* BEGIN Information supplied *

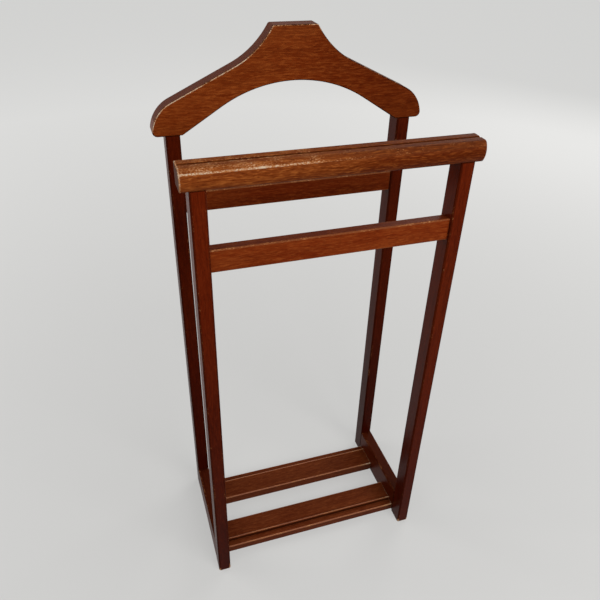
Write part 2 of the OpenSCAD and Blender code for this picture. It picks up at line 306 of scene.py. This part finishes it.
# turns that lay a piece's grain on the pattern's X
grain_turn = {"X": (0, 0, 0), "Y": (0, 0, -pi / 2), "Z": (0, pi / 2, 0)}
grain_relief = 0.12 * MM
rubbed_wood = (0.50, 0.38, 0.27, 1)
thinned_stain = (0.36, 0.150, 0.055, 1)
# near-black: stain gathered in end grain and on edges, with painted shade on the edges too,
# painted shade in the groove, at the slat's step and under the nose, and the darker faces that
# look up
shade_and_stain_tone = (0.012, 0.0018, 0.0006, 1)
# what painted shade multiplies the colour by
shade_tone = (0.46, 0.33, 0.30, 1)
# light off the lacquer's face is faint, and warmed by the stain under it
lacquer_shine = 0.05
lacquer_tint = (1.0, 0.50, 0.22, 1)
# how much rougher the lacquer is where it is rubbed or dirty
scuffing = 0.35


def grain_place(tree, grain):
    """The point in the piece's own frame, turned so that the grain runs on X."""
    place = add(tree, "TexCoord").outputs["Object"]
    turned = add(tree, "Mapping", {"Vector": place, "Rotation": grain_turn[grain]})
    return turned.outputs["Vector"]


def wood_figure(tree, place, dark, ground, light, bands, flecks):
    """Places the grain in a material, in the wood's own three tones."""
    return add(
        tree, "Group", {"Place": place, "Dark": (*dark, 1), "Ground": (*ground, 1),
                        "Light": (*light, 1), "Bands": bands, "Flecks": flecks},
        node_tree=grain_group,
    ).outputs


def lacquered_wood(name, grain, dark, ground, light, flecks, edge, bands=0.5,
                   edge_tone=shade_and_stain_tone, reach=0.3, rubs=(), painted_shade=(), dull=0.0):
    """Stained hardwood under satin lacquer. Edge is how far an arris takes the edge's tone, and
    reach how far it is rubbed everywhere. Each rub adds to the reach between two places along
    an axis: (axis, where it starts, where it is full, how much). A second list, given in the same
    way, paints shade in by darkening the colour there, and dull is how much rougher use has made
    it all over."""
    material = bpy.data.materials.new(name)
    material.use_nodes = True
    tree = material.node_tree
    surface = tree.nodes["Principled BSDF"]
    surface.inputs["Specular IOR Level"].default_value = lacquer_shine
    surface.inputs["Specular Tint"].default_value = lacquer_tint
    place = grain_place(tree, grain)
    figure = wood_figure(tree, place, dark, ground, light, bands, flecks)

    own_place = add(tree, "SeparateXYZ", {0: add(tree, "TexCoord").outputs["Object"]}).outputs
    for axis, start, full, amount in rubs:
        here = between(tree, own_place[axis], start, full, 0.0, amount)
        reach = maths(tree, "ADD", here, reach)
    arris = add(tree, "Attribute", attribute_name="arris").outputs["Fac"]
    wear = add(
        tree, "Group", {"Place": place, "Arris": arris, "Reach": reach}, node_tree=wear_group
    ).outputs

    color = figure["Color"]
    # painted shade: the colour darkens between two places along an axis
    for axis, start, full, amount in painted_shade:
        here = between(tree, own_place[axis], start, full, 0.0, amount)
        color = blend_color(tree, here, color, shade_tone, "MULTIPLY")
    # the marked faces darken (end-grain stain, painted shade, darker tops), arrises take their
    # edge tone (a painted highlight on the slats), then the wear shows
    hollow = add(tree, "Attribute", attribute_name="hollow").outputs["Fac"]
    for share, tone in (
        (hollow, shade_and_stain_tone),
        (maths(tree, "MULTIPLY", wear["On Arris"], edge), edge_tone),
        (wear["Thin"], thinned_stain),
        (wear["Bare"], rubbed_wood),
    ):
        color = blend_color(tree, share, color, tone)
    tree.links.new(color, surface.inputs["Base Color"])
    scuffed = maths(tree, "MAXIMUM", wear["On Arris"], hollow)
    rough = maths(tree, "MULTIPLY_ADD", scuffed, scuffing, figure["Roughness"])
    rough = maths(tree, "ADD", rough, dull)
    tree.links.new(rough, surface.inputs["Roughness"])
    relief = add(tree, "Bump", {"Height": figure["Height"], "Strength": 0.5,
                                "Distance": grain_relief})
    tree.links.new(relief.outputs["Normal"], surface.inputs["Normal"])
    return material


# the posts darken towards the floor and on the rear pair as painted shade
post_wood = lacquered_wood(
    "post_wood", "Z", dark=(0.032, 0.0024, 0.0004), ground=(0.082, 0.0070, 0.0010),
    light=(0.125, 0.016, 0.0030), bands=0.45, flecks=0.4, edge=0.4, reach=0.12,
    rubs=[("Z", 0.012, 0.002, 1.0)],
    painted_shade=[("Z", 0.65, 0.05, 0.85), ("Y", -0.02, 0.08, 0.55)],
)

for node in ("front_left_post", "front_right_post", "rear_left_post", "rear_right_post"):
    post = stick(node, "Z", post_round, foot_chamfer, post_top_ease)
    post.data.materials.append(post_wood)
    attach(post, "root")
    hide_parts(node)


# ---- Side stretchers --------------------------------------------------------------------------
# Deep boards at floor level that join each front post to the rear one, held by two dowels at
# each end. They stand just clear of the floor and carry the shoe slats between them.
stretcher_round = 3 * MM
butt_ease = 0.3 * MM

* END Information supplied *

#### Directions for this task:
Write out once more the lines above beginning at the line with "hide_parts(node)"; continue through the final line and stop there.

#### The completed task:
    hide_parts(node)


# ---- Side stretchers --------------------------------------------------------------------------
# Deep boards at floor level that join each front post to the rear one, held by two dowels at
# each end. They stand just clear of the floor and carry the shoe slats between them.
stretcher_round = 3 * MM
butt_ease = 0.3 * MM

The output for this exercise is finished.